## begin Material shown

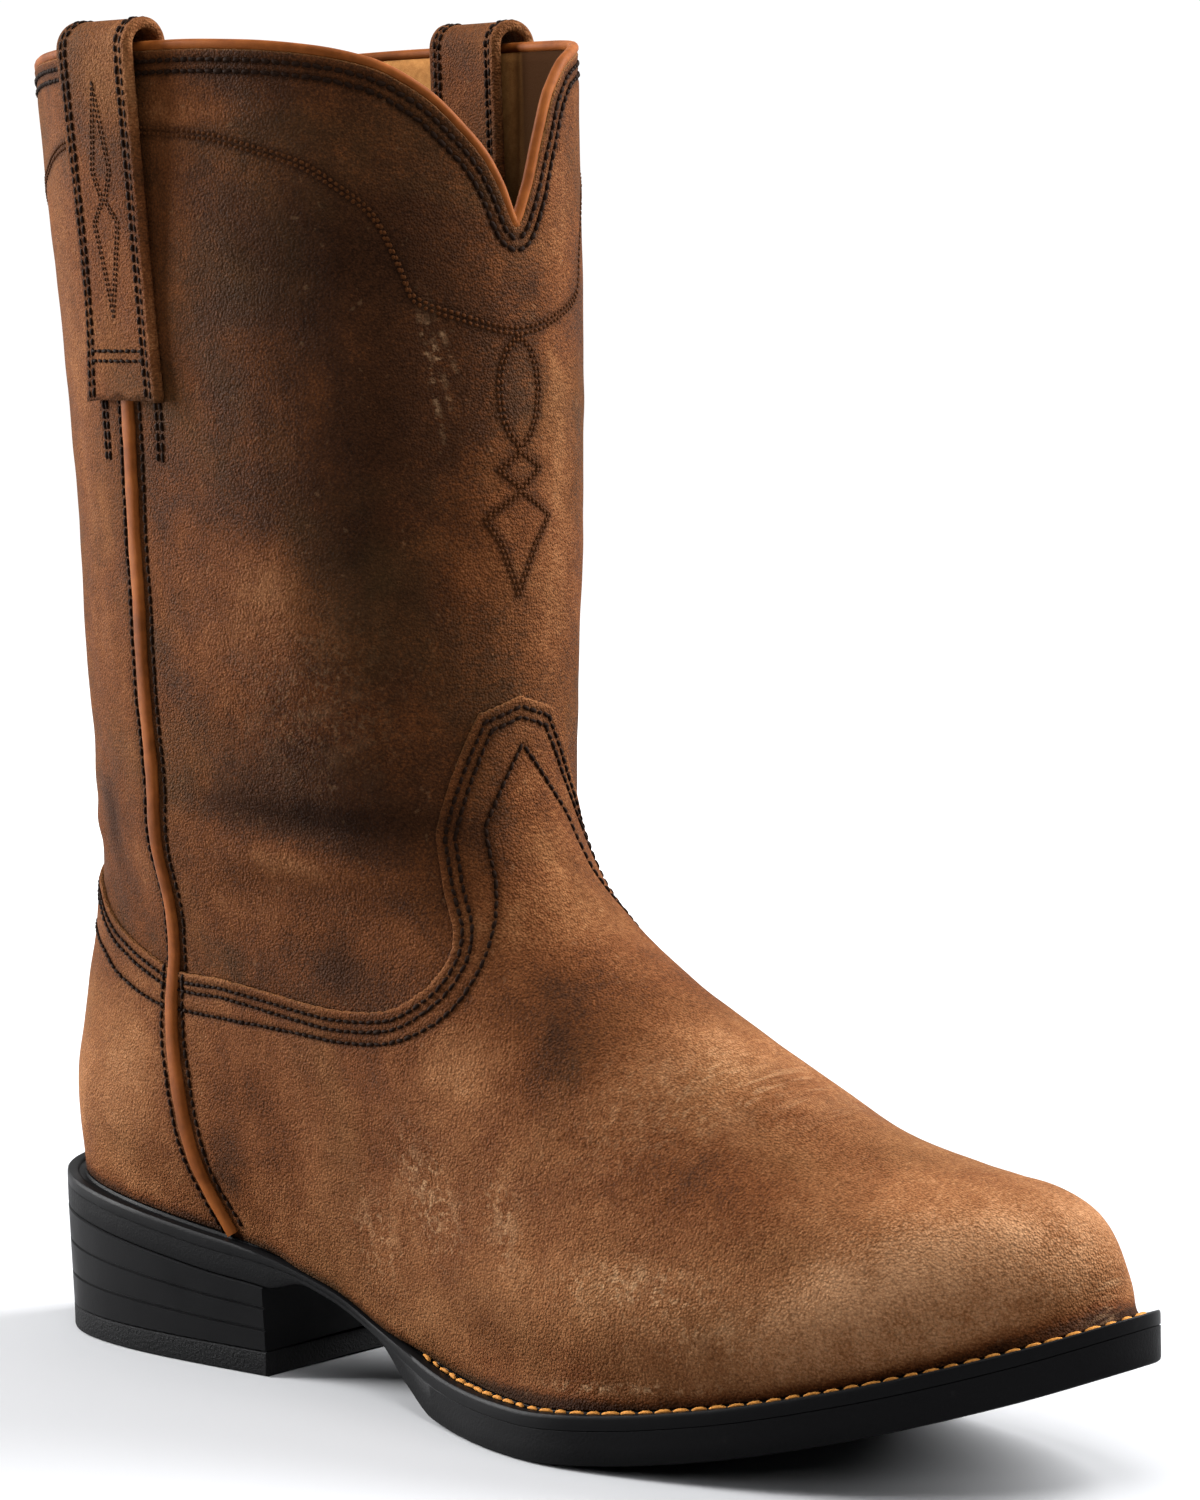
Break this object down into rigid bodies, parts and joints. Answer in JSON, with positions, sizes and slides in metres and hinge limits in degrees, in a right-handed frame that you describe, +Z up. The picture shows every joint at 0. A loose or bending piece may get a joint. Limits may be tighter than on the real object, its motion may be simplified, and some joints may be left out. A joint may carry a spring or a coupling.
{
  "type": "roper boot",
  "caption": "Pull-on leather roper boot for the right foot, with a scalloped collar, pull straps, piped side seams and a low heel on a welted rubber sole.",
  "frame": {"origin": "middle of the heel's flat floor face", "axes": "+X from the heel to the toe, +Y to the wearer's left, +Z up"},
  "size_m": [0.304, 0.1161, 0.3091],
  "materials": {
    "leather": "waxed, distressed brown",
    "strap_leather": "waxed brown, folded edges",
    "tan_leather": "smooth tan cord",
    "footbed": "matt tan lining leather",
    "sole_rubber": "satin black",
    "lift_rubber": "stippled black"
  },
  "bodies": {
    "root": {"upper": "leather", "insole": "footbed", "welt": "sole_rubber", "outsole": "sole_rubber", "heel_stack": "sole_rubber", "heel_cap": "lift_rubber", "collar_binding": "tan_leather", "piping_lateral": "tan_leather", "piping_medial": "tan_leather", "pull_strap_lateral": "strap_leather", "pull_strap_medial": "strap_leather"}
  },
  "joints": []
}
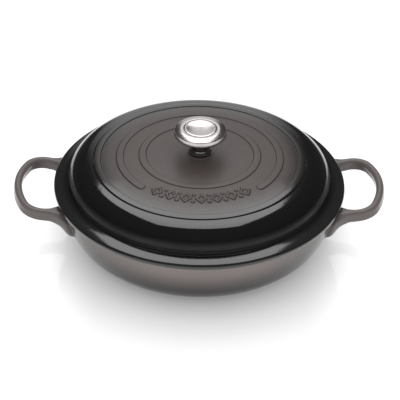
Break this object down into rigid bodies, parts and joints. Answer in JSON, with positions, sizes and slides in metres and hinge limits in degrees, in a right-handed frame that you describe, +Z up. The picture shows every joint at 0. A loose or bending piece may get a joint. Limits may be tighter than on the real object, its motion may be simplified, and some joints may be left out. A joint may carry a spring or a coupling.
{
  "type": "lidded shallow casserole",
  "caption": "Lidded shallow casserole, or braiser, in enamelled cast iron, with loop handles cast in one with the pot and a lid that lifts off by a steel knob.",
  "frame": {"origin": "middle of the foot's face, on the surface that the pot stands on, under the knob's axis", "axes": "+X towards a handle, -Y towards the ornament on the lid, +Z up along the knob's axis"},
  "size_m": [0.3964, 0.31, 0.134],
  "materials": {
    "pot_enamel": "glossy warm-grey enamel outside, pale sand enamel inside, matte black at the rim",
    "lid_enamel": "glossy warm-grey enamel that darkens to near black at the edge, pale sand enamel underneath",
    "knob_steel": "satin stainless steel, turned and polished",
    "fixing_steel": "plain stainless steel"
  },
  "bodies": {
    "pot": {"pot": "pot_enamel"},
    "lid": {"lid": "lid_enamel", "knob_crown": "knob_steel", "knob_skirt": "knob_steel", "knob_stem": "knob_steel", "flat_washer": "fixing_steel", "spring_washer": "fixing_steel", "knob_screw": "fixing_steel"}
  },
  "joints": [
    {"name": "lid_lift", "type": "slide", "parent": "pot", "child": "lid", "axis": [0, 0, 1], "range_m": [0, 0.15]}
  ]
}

## end Material shown

** Task objective **
Recopy all the lines exactly as they appear.

** Reply **
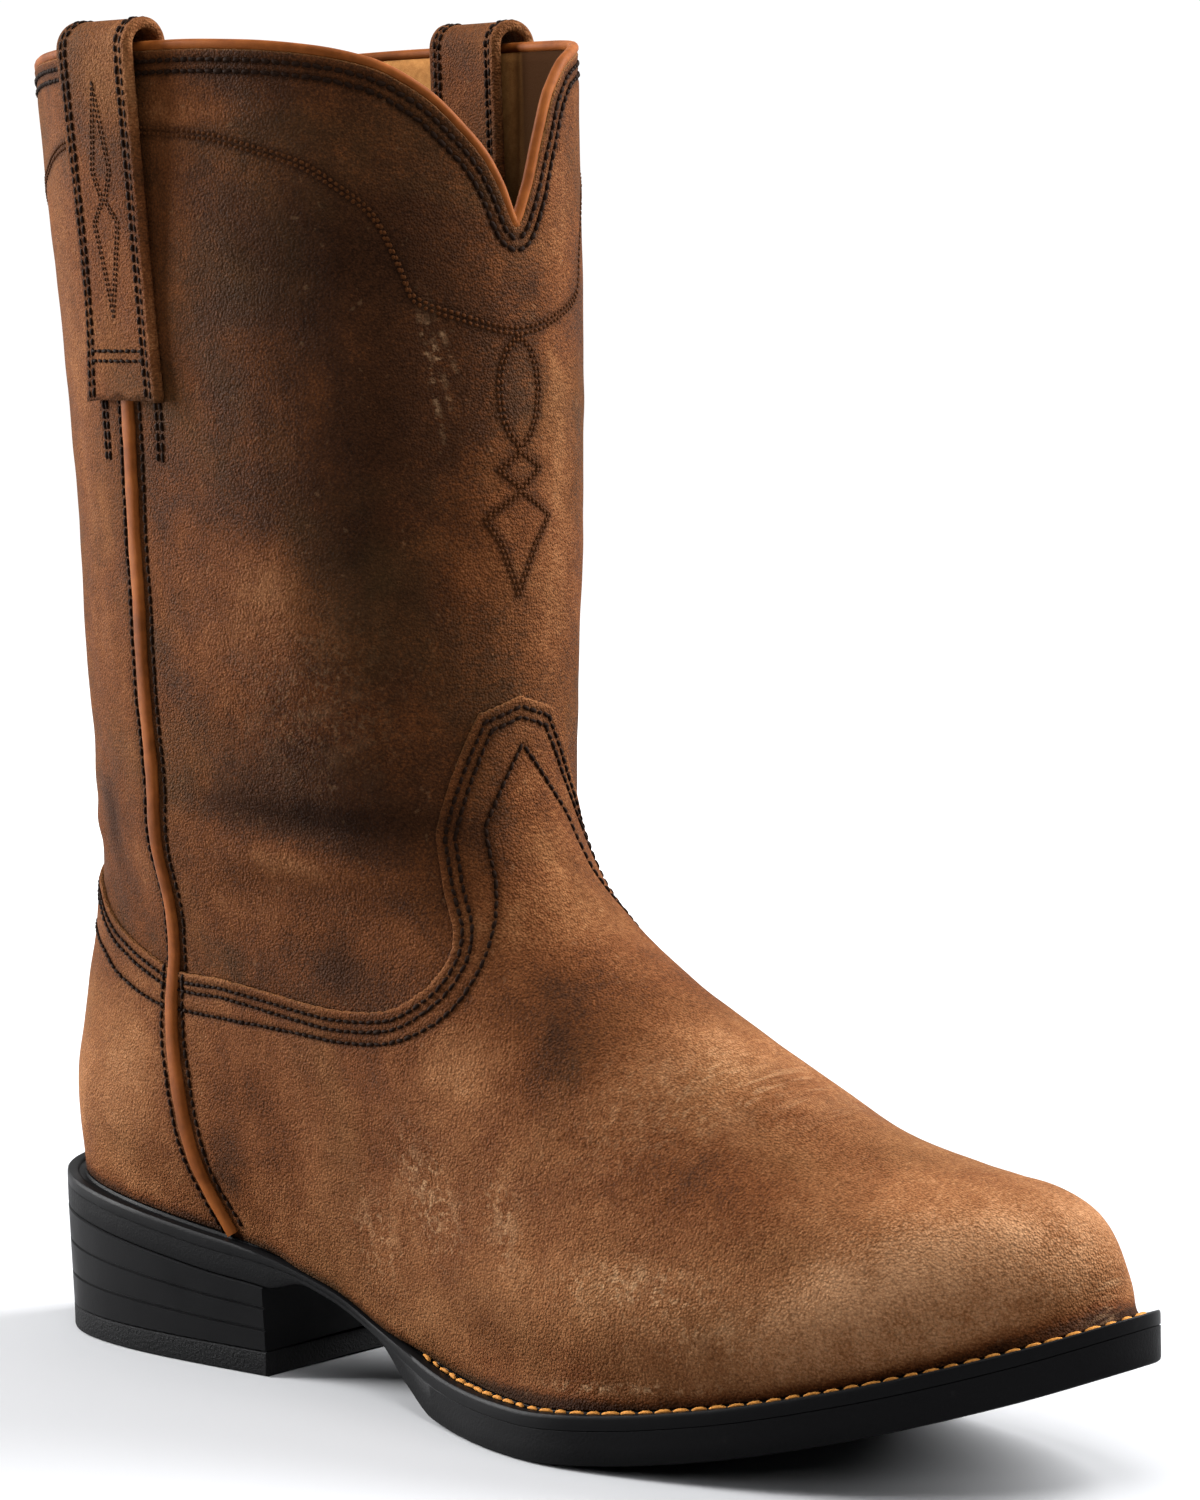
Break this object down into rigid bodies, parts and joints. Answer in JSON, with positions, sizes and slides in metres and hinge limits in degrees, in a right-handed frame that you describe, +Z up. The picture shows every joint at 0. A loose or bending piece may get a joint. Limits may be tighter than on the real object, its motion may be simplified, and some joints may be left out. A joint may carry a spring or a coupling.
{
  "type": "roper boot",
  "caption": "Pull-on leather roper boot for the right foot, with a scalloped collar, pull straps, piped side seams and a low heel on a welted rubber sole.",
  "frame": {"origin": "middle of the heel's flat floor face", "axes": "+X from the heel to the toe, +Y to the wearer's left, +Z up"},
  "size_m": [0.304, 0.1161, 0.3091],
  "materials": {
    "leather": "waxed, distressed brown",
    "strap_leather": "waxed brown, folded edges",
    "tan_leather": "smooth tan cord",
    "footbed": "matt tan lining leather",
    "sole_rubber": "satin black",
    "lift_rubber": "stippled black"
  },
  "bodies": {
    "root": {"upper": "leather", "insole": "footbed", "welt": "sole_rubber", "outsole": "sole_rubber", "heel_stack": "sole_rubber", "heel_cap": "lift_rubber", "collar_binding": "tan_leather", "piping_lateral": "tan_leather", "piping_medial": "tan_leather", "pull_strap_lateral": "strap_leather", "pull_strap_medial": "strap_leather"}
  },
  "joints": []
}
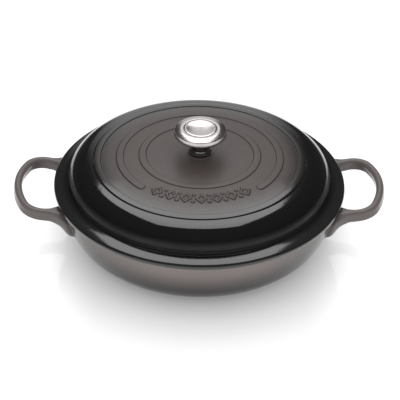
Break this object down into rigid bodies, parts and joints. Answer in JSON, with positions, sizes and slides in metres and hinge limits in degrees, in a right-handed frame that you describe, +Z up. The picture shows every joint at 0. A loose or bending piece may get a joint. Limits may be tighter than on the real object, its motion may be simplified, and some joints may be left out. A joint may carry a spring or a coupling.
{
  "type": "lidded shallow casserole",
  "caption": "Lidded shallow casserole, or braiser, in enamelled cast iron, with loop handles cast in one with the pot and a lid that lifts off by a steel knob.",
  "frame": {"origin": "middle of the foot's face, on the surface that the pot stands on, under the knob's axis", "axes": "+X towards a handle, -Y towards the ornament on the lid, +Z up along the knob's axis"},
  "size_m": [0.3964, 0.31, 0.134],
  "materials": {
    "pot_enamel": "glossy warm-grey enamel outside, pale sand enamel inside, matte black at the rim",
    "lid_enamel": "glossy warm-grey enamel that darkens to near black at the edge, pale sand enamel underneath",
    "knob_steel": "satin stainless steel, turned and polished",
    "fixing_steel": "plain stainless steel"
  },
  "bodies": {
    "pot": {"pot": "pot_enamel"},
    "lid": {"lid": "lid_enamel", "knob_crown": "knob_steel", "knob_skirt": "knob_steel", "knob_stem": "knob_steel", "flat_washer": "fixing_steel", "spring_washer": "fixing_steel", "knob_screw": "fixing_steel"}
  },
  "joints": [
    {"name": "lid_lift", "type": "slide", "parent": "pot", "child": "lid", "axis": [0, 0, 1], "range_m": [0, 0.15]}
  ]
}